One enterprise idea Concordia Place considered was consulting services to help other early childhood centers through the local and state licensing process. Over the years, Concordia Place has had success with several program and licensing changes and expansions. While we did not find competing services, we questioned how much child care providers would value the services and the market seemed limited in relation to the substantial revenues we need.
3. Crunch the numbers.
Your market analysis should provide insight on possible gross revenue, but it is just as important to understand your costs for ongoing operations, including a startup phase, and launch.
a. What is your break-even point?
b. What kind of investment do you need to start up the business?
c. What is a realistic ramp up time for the business?
d. What financing will you need? Remember to include principle and interest payments in your projections.

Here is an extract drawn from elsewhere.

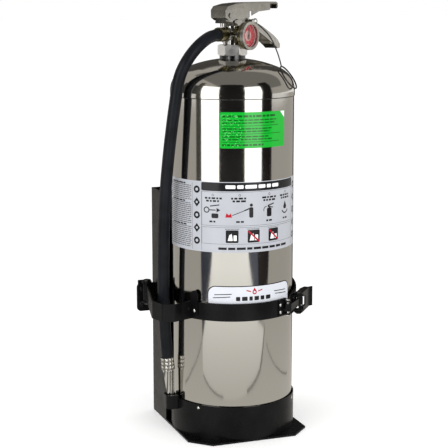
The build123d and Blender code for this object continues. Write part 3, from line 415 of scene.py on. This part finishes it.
class Film:
    """Flat closed shapes in printed layers, in millimetres across and up, laid on a surface."""

    def __init__(self, middle, low, inks):
        self.bm = bmesh.new()
        self.middle, self.low, self.inks = middle, low, inks
        self.place()

    def place(self, x=0.0, y=0.0, scale=1.0):
        """Where the next shapes' own zero is, and their scale."""
        self.zero, self.scale = (self.middle + x, self.low + y), scale

    def shape(self, points, ink, layer=1):
        """A closed plate of this outline. Layer 0 is the film itself."""
        bottom = 0.01 * MM if layer == 0 else FILM_T - INK_T
        top = FILM_T + layer * INK_T
        at = [((self.zero[0] + self.scale * x) * MM, (self.zero[1] + self.scale * y) * MM) for x, y in points]
        under = [self.bm.verts.new((x, y, bottom)) for x, y in at]
        over = [self.bm.verts.new((x, y, top)) for x, y in at]
        faces = [self.bm.faces.new(over), self.bm.faces.new(under[::-1])]
        count = len(at)
        for i in range(count):
            j = (i + 1) % count
            faces.append(self.bm.faces.new((under[i], under[j], over[j], over[i])))
        for face in faces:
            face.material_index = self.inks.index(ink)

    def bar(self, left, right, low, high, ink, layer=1, corner=0.0):
        if not corner:
            self.shape([(left, low), (right, low), (right, high), (left, high)], ink, layer)
            return
        points = []
        for cx, cy, start in ((right - corner, low + corner, -90), (right - corner, high - corner, 0),
                              (left + corner, high - corner, 90), (left + corner, low + corner, 180)):
            for turn in range(0, 91, 18):
                a = math.radians(start + turn)
                points.append((cx + corner * math.cos(a), cy + corner * math.sin(a)))
        self.shape(points, ink, layer)

    def disc(self, x, y, radius, ink, layer=1, sides=20):
        turns = [math.tau * i / sides for i in range(sides)]
        self.shape([(x + radius * math.cos(a), y + radius * math.sin(a)) for a in turns], ink, layer)

    def stroke(self, x0, y0, x1, y1, width, ink, layer=1):
        across = Vector((y0 - y1, x1 - x0)).normalized() * width / 2
        a, b = Vector((x0, y0)), Vector((x1, y1))
        self.shape([a + across, a - across, b - across, b + across], ink, layer)

    def arc(self, x, y, radius, width, start, end, ink, layer=1, pieces=20):
        """A band round part of a circle, in short plates."""
        turns = [math.radians(start + (end - start) * i / pieces) for i in range(pieces + 1)]
        for a, b in zip(turns, turns[1:]):
            corners = []
            for turn, r in ((a, radius), (a, radius + width), (b, radius + width), (b, radius)):
                corners.append((x + r * math.cos(turn), y + r * math.sin(turn)))
            self.shape(corners, ink, layer)

    def words(self, left, right, y, height, ink, rng, longest=5.0):
        """A row of plain blocks that stands for a line of small print."""
        x = left
        while x < right - height:
            end = min(right, x + rng.uniform(0.35, 1) * longest)
            self.bar(x, end, y, y + height, ink)
            x = end + 0.5 * height + 0.25

    def lay(self, name, node, body, place, step=None):
        """Ends the film: cuts it every step across, lays it with place() and puts it in the node's stead."""
        if step:
            across = [v.co.x for v in self.bm.verts]
            cut = min(across) + step
            while cut < max(across):
                everything = self.bm.verts[:] + self.bm.edges[:] + self.bm.faces[:]
                bmesh.ops.bisect_plane(self.bm, geom=everything, plane_co=(cut, 0, 0), plane_no=(1, 0, 0))
                cut += step
        bmesh.ops.recalc_face_normals(self.bm, faces=self.bm.faces)
        for vert in self.bm.verts:
            vert.co = place(*vert.co)
        for face in self.bm.faces:
            face.smooth = True
        mesh = bpy.data.meshes.new(name)
        for ink in self.inks:
            mesh.materials.append(MATERIALS[ink].material)
        self.bm.to_mesh(mesh)
        self.bm.free()
        mesh.set_sharp_from_angle(angle=math.radians(30))
        obj = new_object(name, mesh, body)
        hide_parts(node)


def squeeze_pictogram(film):
    """A plain canister with a lever."""
    film.bar(-3, 3, -6, 3, "ink_black", 1, 1.2)
    film.bar(-1, 1, 3, 5, "ink_black")
    film.stroke(-2, 5.4, 6, 7.4, 1.3, "ink_black")
    film.stroke(-2, 4.6, 5, 3.2, 1.1, "ink_black")
    film.arc(-3.2, 1.2, 3.2, 0.8, 90, 200, "ink_black", pieces=8)


def pull_pictogram(film):
    """A ring on a pin, and an arrow, over a canister's top."""
    film.arc(-7, 2, 2.2, 1.1, 0, 360, "ink_black", pieces=20)
    film.stroke(-3.9, 2, 3, 2, 1.0, "ink_black")
    film.shape([(4, -0.4), (8, 2), (4, 4.4)], "ink_black")
    film.bar(-1.5, 6, -6.5, -1.5, "ink_black", 1, 1.4)
    film.stroke(-3, 6, 7, 7.6, 1.1, "ink_black")


def aim_pictogram(film):
    """A jet from the right towards a low shape at the left."""
    film.shape([(-15, -5.5), (-8, -5.5), (-9, -1), (-11, -3), (-13.8, -1)], "ink_red")
    film.stroke(-8, -3.4, 5, 1.6, 0.7, "ink_black")
    film.stroke(5, 1.6, 11, 4, 1.3, "ink_black")
    film.bar(10, 14.5, -6, 5, "ink_black", 1, 1.6)
    film.disc(12.3, 7.2, 1.7, "ink_black")


def sweep_pictogram(film):
    """A drop over a short arc."""
    film.shape([(0, 8), (3, 2), (1.8, -0.5), (-1.8, -0.5), (-3, 2)], "ink_black")
    film.arc(0, 1, 5.2, 1.3, 205, 335, "ink_black", pieces=10)


def class_square(film, x, low, crossed, rng):
    """An 18 mm square with a plain white shape, crossed out or not."""
    film.bar(x - 9, x + 9, low, low + 18, "ink_black", 1, 1.6)
    film.shape([(x - 6, low + 3), (x + 1, low + 3), (x - 0.5, low + 13), (x - 4, low + 11)], "ink_white", 2)
    film.bar(x + 2, x + 6.5, low + 3, low + rng.uniform(9, 13), "ink_white", 2, 0.8)
    if crossed:
        film.stroke(x - 8, low + 16.5, x + 8, low + 1.5, 2.2, "ink_red", 3)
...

By leveraging a core competency, we knew the operational costs. Our prior experience launching a new center in 2006 and new programs was helpful in estimating furniture and equipment start up. Taking the time to build a financial model encouraged us to run multiple scenarios to define parameters for key variables. This step was a great opportunity to engage the expertise of board members.
4. Build Capacity.
Growth is exciting, but it can be disastrous if your internal functions, processes, and infrastructure are not prepared. Review your back-office areas, such as accounts receivable and technology. By 2020, Concordia Place will serve 60 percent more children under five years of age. It was obvious our personnel would need to grow as well, but less obvious is that our current technology will not be sufficient for larger operations.
5. Create transparency.
TOMS Shoes publicly reports its measurable social impact. To help monitor and measure the Concordia Day impact as a social enterprise, we created the Growth and Opportunity Fund (GO Fund). Each year, the Concordia Day net revenue will go into the GO Fund. The Concordia Board of Directors will monitor the social enterprise strategy against its objectives and direct the GO Fund to align with the overall vision.
Conclusion
Perhaps some would say that launching a social enterprise when the environment is so intensely unclear is foolish. Or perhaps others may say that we need to go faster. At Concordia Place, what we do know is that the status quo was not an option. We could not sustain long-term mission work with short-term funding.
Concordia Place wants a bright future for all Chicago children and families, so we are daring into unfamiliar territory, challenging our traditional approaches, and re-inventing ourselves.
While not all nonprofits have a core competency that can be monetized, we encourage other nonprofits to be innovative as well. To reference Plato, “Out of necessity comes invention.”
References
1.) Crain’s January 22, 2016. “The budget impasse ‘has severely challenged LSSI's ability to provide services to those in need,’ Mark Stutrud, the organization's president and CEO, said in a statement. ‘Over the past months, LSSI has relied on a bank line of credit and available resources from our foundation to compensate for the state's inability to pay its bills. Currently, we are owed more than $6 million by the state for services delivered. After seven months, we can no longer provide services for which we aren't being paid.’”
2.) December 10, 2014 “The Economics of Early Childhood Investment.” The Executive Office of the President of the United States.